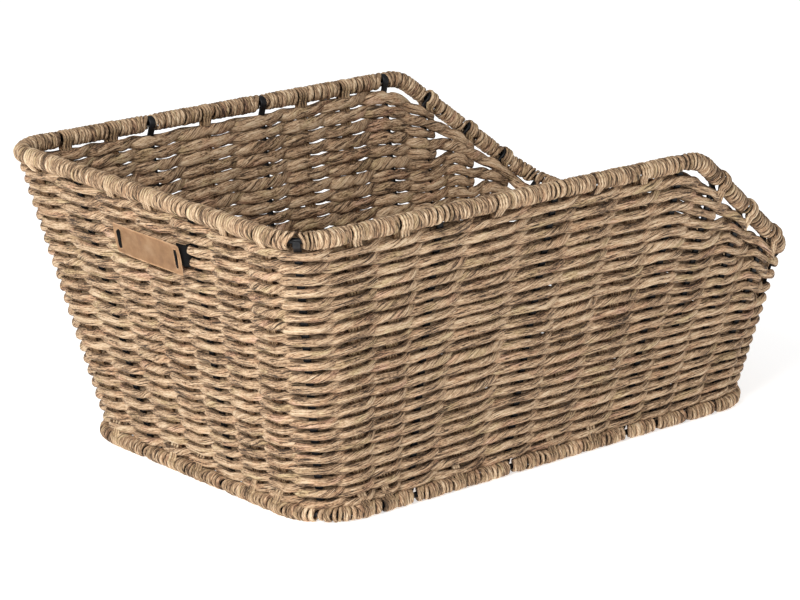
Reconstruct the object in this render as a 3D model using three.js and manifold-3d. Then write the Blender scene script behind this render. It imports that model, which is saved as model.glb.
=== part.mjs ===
// A woven rear carrier basket for a bicycle: high at the rear and sides, sloping down to a low front.
// Millimetres, +Z up, +X towards the low front, origin on the ground under the middle of the rim.

import * as THREE from 'three';
import { mergeVertices } from 'three/addons/utils/BufferGeometryUtils.js';
import Module from 'manifold-3d';

const wasm = await Module();
wasm.setup();

// Rim: a wrapped steel wire, sizes to its centreline
const rimLength = 450;
const rimWidth = 314;
const rimHeight = 200;
const frontRimHeight = 110;
const slopeStart = 113;
const slopeBendRadius = 30;
const rimCornerRadius = 26;
const rimWireRadius = 1.9;
const rimWrapRadius = 6;
const rimWrapSwell = 0.2;
const rimWrapNip = 0.7;

// Base ring: a wrapped steel wire that the basket stands on, sizes to its centreline
const baseLength = 402;
const baseRearWidth = 257;
const baseFrontWidth = 228;
const baseShift = 14.5;
const baseCornerRadius = 37;
const baseCornerSteps = 3;
const baseWireRadius = 1.9;
const baseWrapRadius = 5.75;
const footFlatDepth = 0.5;
const footClearance = 1.3;

// Stakes: flat steel bars and flat bundles of cord that the rows are woven round
const steelWidth = 5;
const steelThickness = 2.2;
const cordWidth = 8;
const cordThickness = 2.6;
const hookWrapThickness = 1.0;
const hookClearance = 0.8;
const hookSeatRamp = 2.2;
const hookSweepStart = -50;
const hookSweepEnd = 85;
const hookSteps = 4;
const floorBendRadius = 5;
const floorBendSteps = 3;
const crossStakeHeight = 4.6;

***

GOAL OF THE EXERCISE: Restate the whole listing exactly.

PROBLEM SOLUTION:
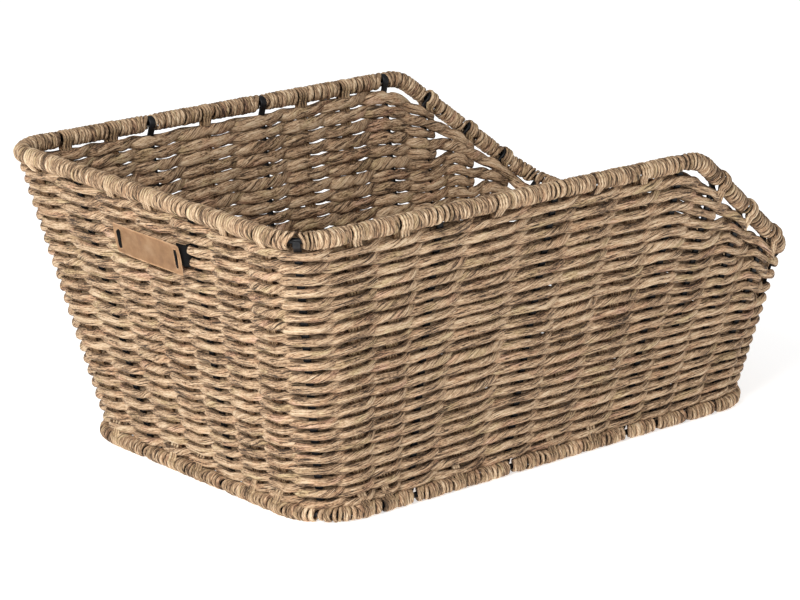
Reconstruct the object in this render as a 3D model using three.js and manifold-3d. Then write the Blender scene script behind this render. It imports that model, which is saved as model.glb.
=== part.mjs ===
// A woven rear carrier basket for a bicycle: high at the rear and sides, sloping down to a low front.
// Millimetres, +Z up, +X towards the low front, origin on the ground under the middle of the rim.

import * as THREE from 'three';
import { mergeVertices } from 'three/addons/utils/BufferGeometryUtils.js';
import Module from 'manifold-3d';

const wasm = await Module();
wasm.setup();

// Rim: a wrapped steel wire, sizes to its centreline
const rimLength = 450;
const rimWidth = 314;
const rimHeight = 200;
const frontRimHeight = 110;
const slopeStart = 113;
const slopeBendRadius = 30;
const rimCornerRadius = 26;
const rimWireRadius = 1.9;
const rimWrapRadius = 6;
const rimWrapSwell = 0.2;
const rimWrapNip = 0.7;

// Base ring: a wrapped steel wire that the basket stands on, sizes to its centreline
const baseLength = 402;
const baseRearWidth = 257;
const baseFrontWidth = 228;
const baseShift = 14.5;
const baseCornerRadius = 37;
const baseCornerSteps = 3;
const baseWireRadius = 1.9;
const baseWrapRadius = 5.75;
const footFlatDepth = 0.5;
const footClearance = 1.3;

// Stakes: flat steel bars and flat bundles of cord that the rows are woven round
const steelWidth = 5;
const steelThickness = 2.2;
const cordWidth = 8;
const cordThickness = 2.6;
const hookWrapThickness = 1.0;
const hookClearance = 0.8;
const hookSeatRamp = 2.2;
const hookSweepStart = -50;
const hookSweepEnd = 85;
const hookSteps = 4;
const floorBendRadius = 5;
const floorBendSteps = 3;
const crossStakeHeight = 4.6;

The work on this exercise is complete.